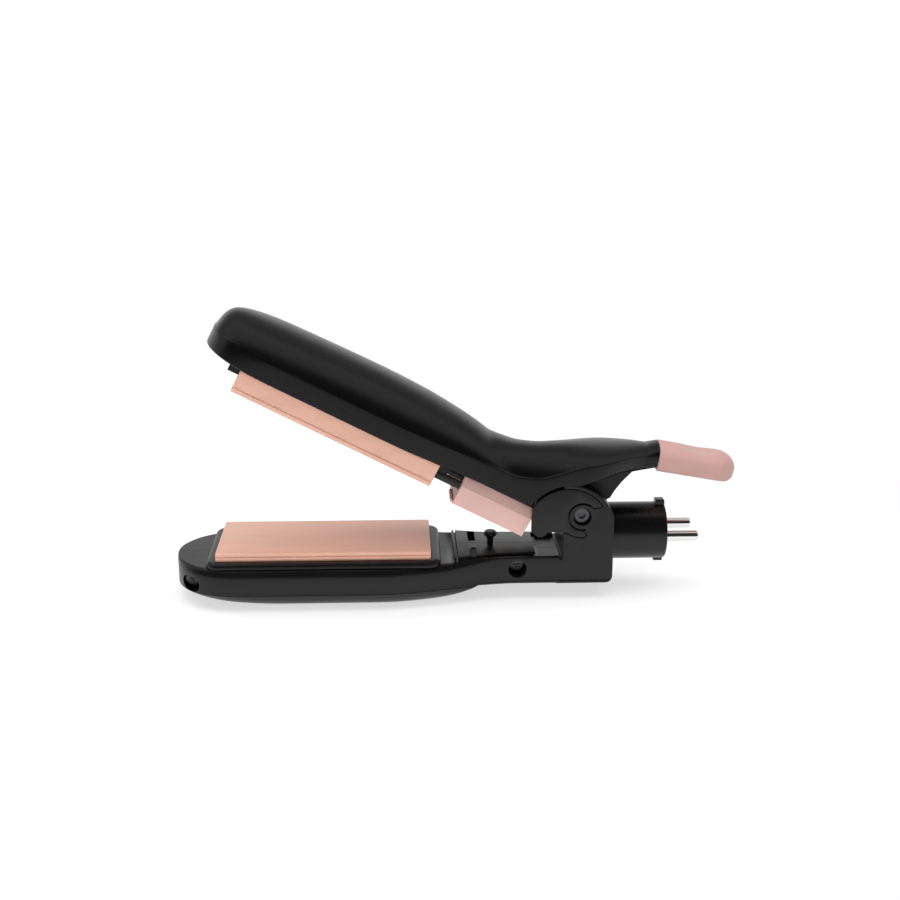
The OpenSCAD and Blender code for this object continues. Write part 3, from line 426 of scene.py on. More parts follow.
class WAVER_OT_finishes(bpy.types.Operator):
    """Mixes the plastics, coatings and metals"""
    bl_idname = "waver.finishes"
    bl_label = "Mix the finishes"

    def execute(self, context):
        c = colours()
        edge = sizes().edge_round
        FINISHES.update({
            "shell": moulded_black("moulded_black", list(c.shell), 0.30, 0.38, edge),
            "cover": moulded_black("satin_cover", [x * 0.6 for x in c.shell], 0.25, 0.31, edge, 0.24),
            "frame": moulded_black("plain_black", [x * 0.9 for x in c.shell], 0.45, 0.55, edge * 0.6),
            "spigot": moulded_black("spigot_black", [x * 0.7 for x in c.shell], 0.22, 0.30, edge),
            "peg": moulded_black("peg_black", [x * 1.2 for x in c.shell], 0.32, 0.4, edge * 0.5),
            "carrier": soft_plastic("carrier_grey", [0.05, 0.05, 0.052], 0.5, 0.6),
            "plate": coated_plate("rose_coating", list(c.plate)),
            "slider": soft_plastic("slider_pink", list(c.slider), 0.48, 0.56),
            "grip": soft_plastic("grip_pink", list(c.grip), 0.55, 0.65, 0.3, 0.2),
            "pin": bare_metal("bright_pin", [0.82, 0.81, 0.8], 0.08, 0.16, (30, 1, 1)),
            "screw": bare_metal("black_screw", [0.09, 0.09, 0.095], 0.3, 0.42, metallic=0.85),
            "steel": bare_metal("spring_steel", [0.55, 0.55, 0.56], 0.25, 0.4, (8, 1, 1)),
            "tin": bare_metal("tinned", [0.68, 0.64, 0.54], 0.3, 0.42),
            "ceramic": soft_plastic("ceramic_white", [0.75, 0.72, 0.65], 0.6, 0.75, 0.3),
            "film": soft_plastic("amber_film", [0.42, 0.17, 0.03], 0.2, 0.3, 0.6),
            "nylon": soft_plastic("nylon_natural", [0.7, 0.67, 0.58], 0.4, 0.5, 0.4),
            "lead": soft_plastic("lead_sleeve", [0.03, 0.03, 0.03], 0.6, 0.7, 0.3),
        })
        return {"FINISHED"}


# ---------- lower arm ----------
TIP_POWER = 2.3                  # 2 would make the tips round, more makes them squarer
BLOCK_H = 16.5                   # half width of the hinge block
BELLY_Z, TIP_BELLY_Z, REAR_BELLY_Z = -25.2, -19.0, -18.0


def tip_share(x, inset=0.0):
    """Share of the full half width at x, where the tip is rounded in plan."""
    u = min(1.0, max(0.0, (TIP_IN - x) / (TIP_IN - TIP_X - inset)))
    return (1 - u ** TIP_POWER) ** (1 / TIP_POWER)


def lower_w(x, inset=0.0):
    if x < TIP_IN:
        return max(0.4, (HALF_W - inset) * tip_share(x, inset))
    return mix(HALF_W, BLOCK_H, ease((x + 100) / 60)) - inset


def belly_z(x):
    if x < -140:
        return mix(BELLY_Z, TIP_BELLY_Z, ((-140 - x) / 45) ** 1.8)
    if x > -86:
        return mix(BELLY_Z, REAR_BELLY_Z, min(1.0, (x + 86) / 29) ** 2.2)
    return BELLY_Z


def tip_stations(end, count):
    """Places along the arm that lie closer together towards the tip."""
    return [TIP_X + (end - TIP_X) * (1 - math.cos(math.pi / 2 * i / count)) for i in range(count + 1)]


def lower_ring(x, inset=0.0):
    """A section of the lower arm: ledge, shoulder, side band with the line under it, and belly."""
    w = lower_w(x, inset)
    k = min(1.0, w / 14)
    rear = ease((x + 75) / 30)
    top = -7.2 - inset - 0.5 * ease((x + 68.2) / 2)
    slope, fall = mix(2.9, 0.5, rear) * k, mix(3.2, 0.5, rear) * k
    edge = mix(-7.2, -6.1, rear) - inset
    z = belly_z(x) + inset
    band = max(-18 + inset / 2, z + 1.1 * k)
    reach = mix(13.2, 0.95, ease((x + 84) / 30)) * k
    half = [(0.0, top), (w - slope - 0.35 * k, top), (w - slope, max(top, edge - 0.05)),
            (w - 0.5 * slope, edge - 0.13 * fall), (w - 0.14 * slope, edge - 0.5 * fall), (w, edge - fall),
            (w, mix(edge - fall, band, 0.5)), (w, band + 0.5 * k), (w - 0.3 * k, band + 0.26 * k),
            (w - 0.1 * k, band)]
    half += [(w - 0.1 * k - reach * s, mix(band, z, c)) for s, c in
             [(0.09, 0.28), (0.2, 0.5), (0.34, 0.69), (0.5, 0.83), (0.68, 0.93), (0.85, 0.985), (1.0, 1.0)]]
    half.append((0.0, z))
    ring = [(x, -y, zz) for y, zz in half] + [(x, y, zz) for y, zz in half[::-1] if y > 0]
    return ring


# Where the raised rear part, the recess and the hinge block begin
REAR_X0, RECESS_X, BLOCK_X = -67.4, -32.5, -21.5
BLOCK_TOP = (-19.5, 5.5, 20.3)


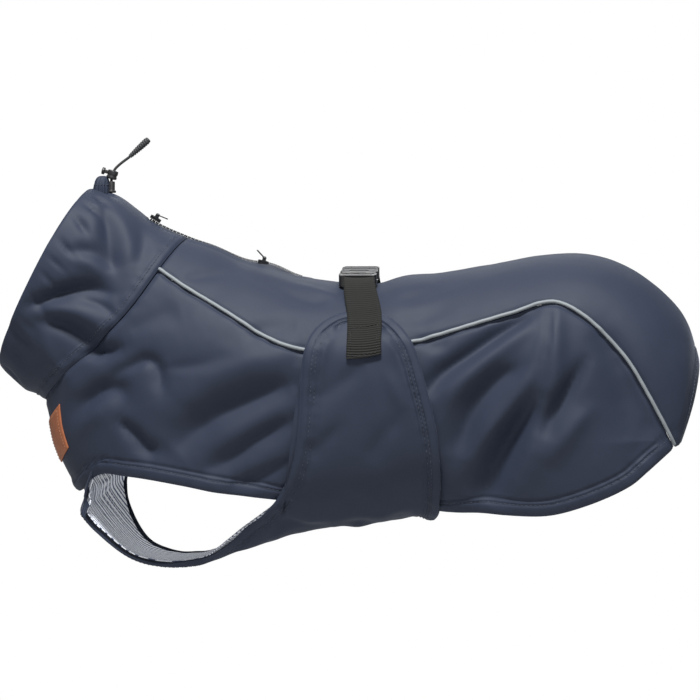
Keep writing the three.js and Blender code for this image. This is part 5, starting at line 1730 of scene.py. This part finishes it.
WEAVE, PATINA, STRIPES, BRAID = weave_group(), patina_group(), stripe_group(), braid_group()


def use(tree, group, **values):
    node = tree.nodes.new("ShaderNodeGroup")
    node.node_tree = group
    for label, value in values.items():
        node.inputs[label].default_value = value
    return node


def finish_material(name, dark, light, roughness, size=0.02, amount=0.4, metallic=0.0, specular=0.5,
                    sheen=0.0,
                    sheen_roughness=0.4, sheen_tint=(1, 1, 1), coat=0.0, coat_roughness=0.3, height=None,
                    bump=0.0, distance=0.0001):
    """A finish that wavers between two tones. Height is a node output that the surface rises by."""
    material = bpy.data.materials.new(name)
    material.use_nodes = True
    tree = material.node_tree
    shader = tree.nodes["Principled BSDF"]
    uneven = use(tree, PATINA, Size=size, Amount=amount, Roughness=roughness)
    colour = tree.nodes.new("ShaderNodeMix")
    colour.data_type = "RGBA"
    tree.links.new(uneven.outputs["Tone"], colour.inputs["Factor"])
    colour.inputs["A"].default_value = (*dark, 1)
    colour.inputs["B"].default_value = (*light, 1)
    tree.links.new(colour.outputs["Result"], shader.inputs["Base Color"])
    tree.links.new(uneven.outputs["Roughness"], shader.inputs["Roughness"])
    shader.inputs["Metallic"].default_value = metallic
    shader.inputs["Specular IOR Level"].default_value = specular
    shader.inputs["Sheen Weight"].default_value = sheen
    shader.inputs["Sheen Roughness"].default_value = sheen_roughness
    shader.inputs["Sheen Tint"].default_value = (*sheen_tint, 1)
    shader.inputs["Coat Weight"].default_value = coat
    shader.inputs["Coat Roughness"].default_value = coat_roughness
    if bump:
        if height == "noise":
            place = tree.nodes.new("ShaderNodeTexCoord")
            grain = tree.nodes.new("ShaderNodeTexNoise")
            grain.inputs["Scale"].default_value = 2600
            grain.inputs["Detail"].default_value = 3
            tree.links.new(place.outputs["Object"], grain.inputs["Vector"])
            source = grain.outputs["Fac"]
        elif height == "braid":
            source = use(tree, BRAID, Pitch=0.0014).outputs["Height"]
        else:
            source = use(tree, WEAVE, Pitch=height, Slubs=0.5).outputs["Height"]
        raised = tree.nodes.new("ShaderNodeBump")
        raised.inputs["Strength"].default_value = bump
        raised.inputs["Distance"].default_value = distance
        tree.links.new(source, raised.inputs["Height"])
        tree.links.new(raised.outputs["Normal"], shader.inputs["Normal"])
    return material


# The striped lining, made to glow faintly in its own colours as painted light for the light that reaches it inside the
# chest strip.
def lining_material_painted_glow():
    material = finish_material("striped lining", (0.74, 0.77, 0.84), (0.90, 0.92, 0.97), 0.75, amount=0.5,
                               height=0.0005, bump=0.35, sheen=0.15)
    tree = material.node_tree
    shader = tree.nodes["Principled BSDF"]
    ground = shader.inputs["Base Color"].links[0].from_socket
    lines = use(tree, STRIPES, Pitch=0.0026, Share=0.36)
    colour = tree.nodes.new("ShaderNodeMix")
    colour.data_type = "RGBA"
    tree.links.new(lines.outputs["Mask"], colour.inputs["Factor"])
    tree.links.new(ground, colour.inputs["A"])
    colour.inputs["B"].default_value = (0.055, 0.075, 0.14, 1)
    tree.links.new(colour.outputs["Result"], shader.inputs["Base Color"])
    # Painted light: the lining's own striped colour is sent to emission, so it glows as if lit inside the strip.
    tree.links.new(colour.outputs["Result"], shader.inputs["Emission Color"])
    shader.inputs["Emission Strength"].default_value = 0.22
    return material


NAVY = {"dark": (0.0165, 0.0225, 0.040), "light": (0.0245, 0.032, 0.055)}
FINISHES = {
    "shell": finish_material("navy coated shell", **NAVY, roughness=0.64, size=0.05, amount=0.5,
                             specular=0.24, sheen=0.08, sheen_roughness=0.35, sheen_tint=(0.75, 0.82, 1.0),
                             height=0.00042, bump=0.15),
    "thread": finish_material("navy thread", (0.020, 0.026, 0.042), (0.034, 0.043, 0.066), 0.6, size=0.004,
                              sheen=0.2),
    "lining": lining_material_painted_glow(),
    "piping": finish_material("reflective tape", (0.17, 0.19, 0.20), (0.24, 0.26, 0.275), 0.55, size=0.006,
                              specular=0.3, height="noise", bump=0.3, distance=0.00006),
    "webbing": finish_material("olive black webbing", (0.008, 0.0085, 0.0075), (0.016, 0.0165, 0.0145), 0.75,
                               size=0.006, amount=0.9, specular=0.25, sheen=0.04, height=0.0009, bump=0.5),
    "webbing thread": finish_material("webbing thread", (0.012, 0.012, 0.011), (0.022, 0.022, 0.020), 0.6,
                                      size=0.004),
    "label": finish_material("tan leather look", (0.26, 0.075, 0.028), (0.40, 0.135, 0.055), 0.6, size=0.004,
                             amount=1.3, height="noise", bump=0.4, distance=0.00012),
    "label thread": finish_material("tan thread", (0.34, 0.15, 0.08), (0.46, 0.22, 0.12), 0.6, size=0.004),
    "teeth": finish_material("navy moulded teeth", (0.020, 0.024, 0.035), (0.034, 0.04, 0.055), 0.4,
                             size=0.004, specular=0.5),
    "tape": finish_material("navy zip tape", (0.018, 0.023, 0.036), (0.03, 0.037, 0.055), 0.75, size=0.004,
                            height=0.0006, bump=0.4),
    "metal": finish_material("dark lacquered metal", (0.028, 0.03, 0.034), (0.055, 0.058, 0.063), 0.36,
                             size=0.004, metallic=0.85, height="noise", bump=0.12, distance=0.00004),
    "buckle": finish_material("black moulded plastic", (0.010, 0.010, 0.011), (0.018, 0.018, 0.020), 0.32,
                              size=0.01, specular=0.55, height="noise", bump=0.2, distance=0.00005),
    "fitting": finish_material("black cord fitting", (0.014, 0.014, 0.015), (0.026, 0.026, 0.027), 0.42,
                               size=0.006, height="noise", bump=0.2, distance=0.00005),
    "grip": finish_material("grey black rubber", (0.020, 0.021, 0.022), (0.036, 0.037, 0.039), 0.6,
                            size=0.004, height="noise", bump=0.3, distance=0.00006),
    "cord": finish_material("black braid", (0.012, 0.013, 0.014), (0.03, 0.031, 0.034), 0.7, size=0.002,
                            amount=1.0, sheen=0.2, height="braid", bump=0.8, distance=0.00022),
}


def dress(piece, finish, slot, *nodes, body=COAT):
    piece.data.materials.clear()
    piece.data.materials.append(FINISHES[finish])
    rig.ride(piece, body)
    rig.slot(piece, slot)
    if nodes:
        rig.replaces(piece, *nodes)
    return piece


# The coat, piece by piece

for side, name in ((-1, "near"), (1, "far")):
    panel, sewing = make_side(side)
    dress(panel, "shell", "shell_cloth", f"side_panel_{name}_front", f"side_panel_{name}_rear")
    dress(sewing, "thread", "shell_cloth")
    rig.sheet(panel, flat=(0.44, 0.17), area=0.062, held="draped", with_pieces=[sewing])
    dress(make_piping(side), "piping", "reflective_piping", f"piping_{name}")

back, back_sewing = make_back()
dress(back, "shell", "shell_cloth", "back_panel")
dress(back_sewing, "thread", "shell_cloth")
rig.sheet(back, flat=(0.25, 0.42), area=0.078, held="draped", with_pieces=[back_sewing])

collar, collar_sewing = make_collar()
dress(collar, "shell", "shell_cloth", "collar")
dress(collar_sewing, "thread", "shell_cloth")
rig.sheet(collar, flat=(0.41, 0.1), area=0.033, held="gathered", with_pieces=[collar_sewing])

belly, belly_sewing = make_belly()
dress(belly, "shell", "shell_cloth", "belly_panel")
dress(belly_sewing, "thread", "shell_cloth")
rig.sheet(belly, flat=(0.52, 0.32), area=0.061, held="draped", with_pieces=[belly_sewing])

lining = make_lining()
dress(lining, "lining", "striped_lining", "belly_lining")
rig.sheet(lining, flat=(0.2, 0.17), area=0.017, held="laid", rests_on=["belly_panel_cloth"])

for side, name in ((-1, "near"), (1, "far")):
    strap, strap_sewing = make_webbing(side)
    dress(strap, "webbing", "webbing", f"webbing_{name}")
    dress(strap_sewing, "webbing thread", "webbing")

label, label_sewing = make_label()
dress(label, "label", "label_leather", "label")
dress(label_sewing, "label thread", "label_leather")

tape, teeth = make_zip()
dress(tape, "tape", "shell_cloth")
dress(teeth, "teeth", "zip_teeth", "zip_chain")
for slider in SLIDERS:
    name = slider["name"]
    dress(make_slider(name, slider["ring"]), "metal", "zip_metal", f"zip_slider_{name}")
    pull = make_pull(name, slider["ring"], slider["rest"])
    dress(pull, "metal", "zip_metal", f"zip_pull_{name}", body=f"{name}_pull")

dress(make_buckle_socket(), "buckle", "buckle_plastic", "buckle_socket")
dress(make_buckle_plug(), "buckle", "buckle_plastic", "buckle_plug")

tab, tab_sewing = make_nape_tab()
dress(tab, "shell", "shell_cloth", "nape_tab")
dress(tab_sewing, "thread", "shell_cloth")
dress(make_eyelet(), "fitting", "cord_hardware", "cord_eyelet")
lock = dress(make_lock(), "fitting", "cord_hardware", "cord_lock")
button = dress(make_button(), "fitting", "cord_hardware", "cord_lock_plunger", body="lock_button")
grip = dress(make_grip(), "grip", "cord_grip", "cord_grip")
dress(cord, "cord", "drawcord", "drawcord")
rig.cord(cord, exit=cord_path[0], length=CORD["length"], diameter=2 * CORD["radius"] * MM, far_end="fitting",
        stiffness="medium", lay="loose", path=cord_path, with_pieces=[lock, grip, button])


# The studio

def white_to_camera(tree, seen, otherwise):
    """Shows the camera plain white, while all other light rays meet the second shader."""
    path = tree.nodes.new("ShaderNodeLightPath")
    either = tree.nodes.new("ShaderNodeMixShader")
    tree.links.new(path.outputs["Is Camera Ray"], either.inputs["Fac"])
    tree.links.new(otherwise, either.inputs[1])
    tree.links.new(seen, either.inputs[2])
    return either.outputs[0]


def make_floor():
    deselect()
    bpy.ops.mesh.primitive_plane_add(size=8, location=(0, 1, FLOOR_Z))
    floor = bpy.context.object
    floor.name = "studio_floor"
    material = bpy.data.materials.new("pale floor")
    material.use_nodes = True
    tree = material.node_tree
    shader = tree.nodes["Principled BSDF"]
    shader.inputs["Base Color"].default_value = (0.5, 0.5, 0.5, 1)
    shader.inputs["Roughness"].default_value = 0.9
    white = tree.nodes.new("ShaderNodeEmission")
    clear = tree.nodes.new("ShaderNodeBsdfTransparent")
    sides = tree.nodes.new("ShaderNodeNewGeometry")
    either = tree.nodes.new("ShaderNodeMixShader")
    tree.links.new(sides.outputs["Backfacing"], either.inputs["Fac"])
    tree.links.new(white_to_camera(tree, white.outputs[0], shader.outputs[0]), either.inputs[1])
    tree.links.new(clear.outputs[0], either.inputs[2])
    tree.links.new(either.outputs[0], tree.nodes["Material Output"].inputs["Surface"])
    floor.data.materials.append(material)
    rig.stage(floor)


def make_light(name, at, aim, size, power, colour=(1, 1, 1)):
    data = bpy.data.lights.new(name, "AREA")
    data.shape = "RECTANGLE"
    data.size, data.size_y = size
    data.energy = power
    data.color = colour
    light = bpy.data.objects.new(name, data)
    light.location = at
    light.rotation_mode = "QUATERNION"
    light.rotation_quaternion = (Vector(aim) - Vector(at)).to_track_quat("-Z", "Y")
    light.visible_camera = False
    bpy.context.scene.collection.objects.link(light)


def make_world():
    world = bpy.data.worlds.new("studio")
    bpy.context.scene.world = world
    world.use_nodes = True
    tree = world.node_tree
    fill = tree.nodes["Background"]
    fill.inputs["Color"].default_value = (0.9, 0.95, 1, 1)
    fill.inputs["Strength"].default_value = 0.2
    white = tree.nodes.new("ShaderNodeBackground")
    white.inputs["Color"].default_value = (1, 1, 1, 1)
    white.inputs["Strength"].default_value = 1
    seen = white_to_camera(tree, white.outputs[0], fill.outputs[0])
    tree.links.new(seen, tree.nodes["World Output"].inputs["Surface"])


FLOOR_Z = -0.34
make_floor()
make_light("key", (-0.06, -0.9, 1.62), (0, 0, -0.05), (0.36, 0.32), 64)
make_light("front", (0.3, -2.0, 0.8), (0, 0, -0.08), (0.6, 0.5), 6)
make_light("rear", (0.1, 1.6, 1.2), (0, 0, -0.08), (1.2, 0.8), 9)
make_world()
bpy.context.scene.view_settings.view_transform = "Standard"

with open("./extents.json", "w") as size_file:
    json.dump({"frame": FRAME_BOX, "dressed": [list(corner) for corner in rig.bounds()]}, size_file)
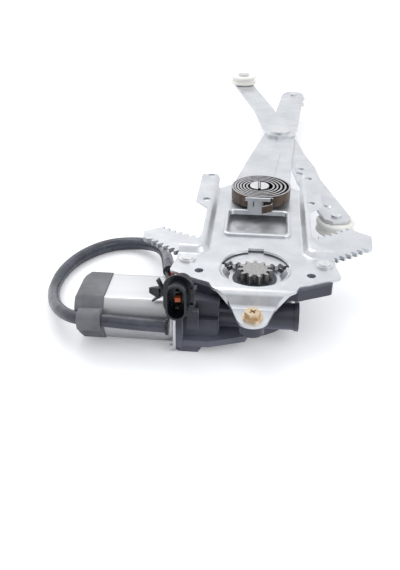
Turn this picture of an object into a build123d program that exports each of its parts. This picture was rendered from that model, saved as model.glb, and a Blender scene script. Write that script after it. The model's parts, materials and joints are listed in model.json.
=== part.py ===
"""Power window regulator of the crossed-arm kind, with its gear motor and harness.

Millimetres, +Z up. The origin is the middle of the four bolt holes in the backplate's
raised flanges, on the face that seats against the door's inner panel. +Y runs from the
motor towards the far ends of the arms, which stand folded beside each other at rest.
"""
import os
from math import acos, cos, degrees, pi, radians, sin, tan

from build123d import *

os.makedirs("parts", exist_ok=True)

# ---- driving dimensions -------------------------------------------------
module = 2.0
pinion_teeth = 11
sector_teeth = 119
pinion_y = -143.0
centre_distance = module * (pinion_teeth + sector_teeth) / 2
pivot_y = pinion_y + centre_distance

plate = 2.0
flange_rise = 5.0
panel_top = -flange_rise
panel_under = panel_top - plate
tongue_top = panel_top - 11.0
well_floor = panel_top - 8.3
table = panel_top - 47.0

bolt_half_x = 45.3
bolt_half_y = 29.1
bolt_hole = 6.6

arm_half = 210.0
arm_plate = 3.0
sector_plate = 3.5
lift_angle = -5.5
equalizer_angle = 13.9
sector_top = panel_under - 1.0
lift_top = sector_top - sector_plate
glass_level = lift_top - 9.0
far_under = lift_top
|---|
:: WRITTEN EXERCISE ::
Report how many lines of the listing hold the string "that", giving only the number.

:: COMPLETED TASK ::
5